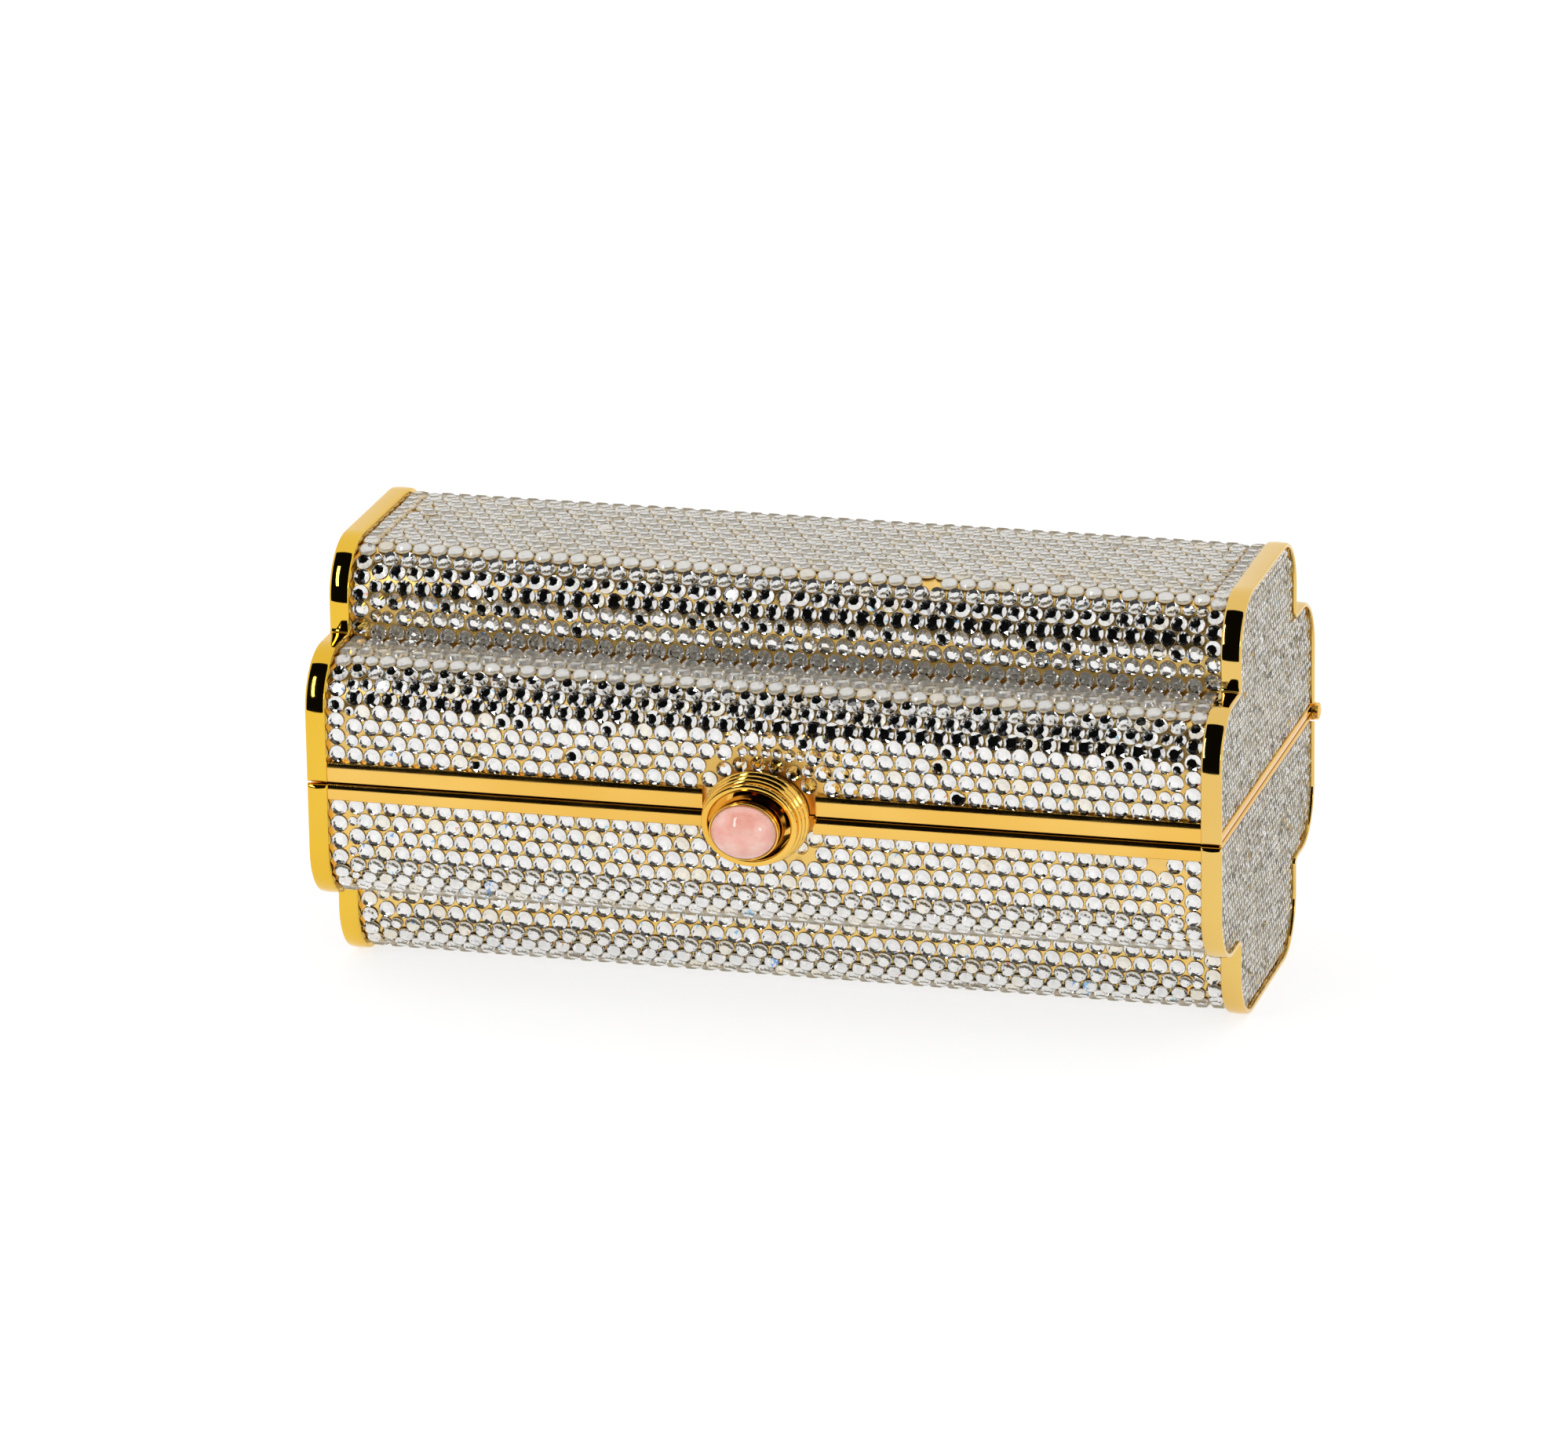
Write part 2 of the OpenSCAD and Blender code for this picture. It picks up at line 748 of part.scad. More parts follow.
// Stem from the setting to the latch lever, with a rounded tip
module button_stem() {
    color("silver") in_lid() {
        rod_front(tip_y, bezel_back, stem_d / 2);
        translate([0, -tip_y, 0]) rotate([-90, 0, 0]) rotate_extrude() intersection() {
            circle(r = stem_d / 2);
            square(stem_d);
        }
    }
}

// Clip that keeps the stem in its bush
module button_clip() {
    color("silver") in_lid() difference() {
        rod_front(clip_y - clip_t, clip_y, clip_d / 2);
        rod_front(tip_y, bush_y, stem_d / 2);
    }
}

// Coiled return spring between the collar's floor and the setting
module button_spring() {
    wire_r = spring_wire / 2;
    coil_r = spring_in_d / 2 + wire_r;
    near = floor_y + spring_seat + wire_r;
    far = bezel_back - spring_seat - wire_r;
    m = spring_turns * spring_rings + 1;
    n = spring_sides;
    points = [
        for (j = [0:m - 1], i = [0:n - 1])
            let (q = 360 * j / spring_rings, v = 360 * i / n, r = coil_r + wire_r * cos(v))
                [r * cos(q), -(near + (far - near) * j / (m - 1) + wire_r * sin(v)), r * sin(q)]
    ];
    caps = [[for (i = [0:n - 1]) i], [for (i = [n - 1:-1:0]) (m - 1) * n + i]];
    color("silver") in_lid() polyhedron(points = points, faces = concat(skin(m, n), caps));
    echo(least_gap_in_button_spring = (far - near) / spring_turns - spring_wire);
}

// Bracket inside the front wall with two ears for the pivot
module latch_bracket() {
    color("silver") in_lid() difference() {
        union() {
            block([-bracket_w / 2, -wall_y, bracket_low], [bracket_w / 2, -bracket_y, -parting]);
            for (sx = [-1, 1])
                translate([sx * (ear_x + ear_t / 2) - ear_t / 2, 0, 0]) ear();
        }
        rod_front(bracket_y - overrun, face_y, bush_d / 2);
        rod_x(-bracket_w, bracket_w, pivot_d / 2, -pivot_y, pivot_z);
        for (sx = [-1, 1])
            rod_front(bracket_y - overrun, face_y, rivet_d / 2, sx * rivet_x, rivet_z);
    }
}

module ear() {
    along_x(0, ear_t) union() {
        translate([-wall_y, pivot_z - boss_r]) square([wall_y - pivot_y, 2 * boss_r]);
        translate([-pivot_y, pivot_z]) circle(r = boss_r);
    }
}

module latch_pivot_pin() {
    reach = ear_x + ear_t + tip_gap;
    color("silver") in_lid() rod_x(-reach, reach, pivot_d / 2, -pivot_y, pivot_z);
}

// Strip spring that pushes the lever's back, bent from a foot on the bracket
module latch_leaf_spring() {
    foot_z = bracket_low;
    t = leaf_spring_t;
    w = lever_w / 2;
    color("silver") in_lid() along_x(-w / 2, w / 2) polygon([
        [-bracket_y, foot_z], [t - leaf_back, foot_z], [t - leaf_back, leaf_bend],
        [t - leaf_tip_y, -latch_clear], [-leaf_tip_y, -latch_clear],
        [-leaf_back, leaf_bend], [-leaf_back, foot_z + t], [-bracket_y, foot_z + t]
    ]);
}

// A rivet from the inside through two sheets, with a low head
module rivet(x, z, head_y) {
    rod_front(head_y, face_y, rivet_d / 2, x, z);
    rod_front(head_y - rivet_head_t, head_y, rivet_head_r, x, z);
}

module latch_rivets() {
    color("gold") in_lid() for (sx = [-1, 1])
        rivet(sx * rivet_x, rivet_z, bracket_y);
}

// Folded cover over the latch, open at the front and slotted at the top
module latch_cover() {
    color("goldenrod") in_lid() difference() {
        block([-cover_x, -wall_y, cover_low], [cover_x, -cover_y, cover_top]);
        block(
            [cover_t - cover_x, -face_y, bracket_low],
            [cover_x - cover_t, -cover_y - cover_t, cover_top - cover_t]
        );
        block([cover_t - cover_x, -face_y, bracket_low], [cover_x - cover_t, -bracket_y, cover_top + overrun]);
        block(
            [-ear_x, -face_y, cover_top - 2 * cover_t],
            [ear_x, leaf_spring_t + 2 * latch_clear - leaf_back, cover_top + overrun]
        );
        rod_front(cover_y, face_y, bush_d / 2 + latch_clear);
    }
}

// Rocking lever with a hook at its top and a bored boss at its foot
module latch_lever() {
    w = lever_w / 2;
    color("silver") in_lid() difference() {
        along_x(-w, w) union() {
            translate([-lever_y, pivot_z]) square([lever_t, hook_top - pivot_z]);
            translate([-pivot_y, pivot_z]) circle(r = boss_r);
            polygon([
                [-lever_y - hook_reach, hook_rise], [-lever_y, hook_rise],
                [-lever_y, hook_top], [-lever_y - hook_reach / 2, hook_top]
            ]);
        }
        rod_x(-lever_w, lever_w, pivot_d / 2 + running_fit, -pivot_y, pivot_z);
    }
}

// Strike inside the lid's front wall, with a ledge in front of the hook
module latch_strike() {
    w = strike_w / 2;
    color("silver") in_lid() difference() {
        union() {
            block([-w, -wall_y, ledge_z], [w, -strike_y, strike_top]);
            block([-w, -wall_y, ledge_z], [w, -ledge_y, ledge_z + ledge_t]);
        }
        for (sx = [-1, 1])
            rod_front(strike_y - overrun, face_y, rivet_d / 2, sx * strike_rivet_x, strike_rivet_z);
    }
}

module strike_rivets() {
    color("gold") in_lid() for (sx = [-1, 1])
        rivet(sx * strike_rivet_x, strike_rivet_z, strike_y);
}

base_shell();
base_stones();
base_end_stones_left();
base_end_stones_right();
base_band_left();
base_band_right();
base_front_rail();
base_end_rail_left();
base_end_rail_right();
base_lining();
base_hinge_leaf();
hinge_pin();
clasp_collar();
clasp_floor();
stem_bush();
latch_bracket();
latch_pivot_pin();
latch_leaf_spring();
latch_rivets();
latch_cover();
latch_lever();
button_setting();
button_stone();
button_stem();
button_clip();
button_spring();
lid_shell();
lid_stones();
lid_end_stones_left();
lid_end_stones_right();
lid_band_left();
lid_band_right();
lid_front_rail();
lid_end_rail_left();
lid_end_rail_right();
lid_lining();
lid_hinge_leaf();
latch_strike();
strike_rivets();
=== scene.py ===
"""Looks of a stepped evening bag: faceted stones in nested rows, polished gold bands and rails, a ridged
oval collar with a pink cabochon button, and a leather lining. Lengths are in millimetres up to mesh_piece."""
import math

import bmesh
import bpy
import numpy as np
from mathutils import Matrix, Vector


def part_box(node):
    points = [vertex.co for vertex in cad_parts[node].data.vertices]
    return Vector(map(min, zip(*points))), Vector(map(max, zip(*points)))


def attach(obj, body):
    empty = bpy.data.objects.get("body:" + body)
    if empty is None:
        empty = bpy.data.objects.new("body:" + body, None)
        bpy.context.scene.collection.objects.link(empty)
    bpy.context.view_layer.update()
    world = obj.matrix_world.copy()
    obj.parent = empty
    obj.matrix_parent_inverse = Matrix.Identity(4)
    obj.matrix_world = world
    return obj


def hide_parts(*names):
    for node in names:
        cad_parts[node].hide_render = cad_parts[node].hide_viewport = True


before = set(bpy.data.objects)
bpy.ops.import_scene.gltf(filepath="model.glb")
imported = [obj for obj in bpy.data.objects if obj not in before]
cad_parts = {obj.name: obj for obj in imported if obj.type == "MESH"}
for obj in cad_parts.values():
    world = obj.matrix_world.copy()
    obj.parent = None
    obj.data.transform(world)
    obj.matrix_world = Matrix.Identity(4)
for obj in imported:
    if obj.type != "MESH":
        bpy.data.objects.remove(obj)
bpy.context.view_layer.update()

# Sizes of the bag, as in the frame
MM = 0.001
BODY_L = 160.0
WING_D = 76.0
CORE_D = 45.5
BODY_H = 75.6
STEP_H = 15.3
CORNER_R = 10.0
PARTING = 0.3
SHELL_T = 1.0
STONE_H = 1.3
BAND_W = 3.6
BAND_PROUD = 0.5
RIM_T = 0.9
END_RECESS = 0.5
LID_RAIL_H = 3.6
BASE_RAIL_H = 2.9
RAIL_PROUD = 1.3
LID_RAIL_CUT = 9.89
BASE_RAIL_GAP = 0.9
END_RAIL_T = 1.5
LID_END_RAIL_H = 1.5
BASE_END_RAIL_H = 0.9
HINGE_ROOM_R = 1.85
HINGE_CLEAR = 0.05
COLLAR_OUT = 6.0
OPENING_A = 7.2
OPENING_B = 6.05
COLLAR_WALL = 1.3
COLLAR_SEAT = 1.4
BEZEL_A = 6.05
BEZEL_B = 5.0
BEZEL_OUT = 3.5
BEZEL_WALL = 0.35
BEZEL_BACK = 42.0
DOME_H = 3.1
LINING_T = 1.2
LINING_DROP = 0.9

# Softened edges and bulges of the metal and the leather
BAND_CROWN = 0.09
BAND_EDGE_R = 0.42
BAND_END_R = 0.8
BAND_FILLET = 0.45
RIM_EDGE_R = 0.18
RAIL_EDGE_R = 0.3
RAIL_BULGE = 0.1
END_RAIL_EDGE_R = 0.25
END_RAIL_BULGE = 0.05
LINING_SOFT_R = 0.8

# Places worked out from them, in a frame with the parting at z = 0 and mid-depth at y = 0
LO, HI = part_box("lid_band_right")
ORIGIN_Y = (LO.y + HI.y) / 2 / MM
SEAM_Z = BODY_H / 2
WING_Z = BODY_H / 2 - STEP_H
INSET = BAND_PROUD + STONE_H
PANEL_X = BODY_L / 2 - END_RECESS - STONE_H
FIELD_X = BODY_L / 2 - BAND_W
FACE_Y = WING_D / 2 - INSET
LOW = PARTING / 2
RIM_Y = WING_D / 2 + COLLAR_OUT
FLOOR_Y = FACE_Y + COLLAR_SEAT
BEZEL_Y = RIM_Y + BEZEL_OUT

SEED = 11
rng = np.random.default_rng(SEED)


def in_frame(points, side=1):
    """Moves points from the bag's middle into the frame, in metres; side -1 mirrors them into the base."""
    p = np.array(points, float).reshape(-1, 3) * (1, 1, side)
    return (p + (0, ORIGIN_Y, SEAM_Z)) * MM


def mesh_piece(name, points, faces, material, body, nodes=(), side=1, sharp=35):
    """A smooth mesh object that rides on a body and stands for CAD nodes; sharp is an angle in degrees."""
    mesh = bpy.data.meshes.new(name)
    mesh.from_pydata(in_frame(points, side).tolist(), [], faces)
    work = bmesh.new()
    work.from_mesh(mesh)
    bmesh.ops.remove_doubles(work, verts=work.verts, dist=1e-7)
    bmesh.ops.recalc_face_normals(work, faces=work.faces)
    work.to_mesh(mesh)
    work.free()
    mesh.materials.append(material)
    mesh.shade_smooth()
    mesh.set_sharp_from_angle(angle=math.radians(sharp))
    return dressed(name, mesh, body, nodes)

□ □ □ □

TO DO:
Quote nothing but the lines that run from the line containing "base_shell();" through the line containing "cad_parts[node].hide_render = cad_parts[node].hide_viewport", keeping both of them word for word.

SOLUTION TO THE PROBLEM:
base_shell();
base_stones();
base_end_stones_left();
base_end_stones_right();
base_band_left();
base_band_right();
base_front_rail();
base_end_rail_left();
base_end_rail_right();
base_lining();
base_hinge_leaf();
hinge_pin();
clasp_collar();
clasp_floor();
stem_bush();
latch_bracket();
latch_pivot_pin();
latch_leaf_spring();
latch_rivets();
latch_cover();
latch_lever();
button_setting();
button_stone();
button_stem();
button_clip();
button_spring();
lid_shell();
lid_stones();
lid_end_stones_left();
lid_end_stones_right();
lid_band_left();
lid_band_right();
lid_front_rail();
lid_end_rail_left();
lid_end_rail_right();
lid_lining();
lid_hinge_leaf();
latch_strike();
strike_rivets();
=== scene.py ===
"""Looks of a stepped evening bag: faceted stones in nested rows, polished gold bands and rails, a ridged
oval collar with a pink cabochon button, and a leather lining. Lengths are in millimetres up to mesh_piece."""
import math

import bmesh
import bpy
import numpy as np
from mathutils import Matrix, Vector


def part_box(node):
    points = [vertex.co for vertex in cad_parts[node].data.vertices]
    return Vector(map(min, zip(*points))), Vector(map(max, zip(*points)))


def attach(obj, body):
    empty = bpy.data.objects.get("body:" + body)
    if empty is None:
        empty = bpy.data.objects.new("body:" + body, None)
        bpy.context.scene.collection.objects.link(empty)
    bpy.context.view_layer.update()
    world = obj.matrix_world.copy()
    obj.parent = empty
    obj.matrix_parent_inverse = Matrix.Identity(4)
    obj.matrix_world = world
    return obj


def hide_parts(*names):
    for node in names:
        cad_parts[node].hide_render = cad_parts[node].hide_viewport = True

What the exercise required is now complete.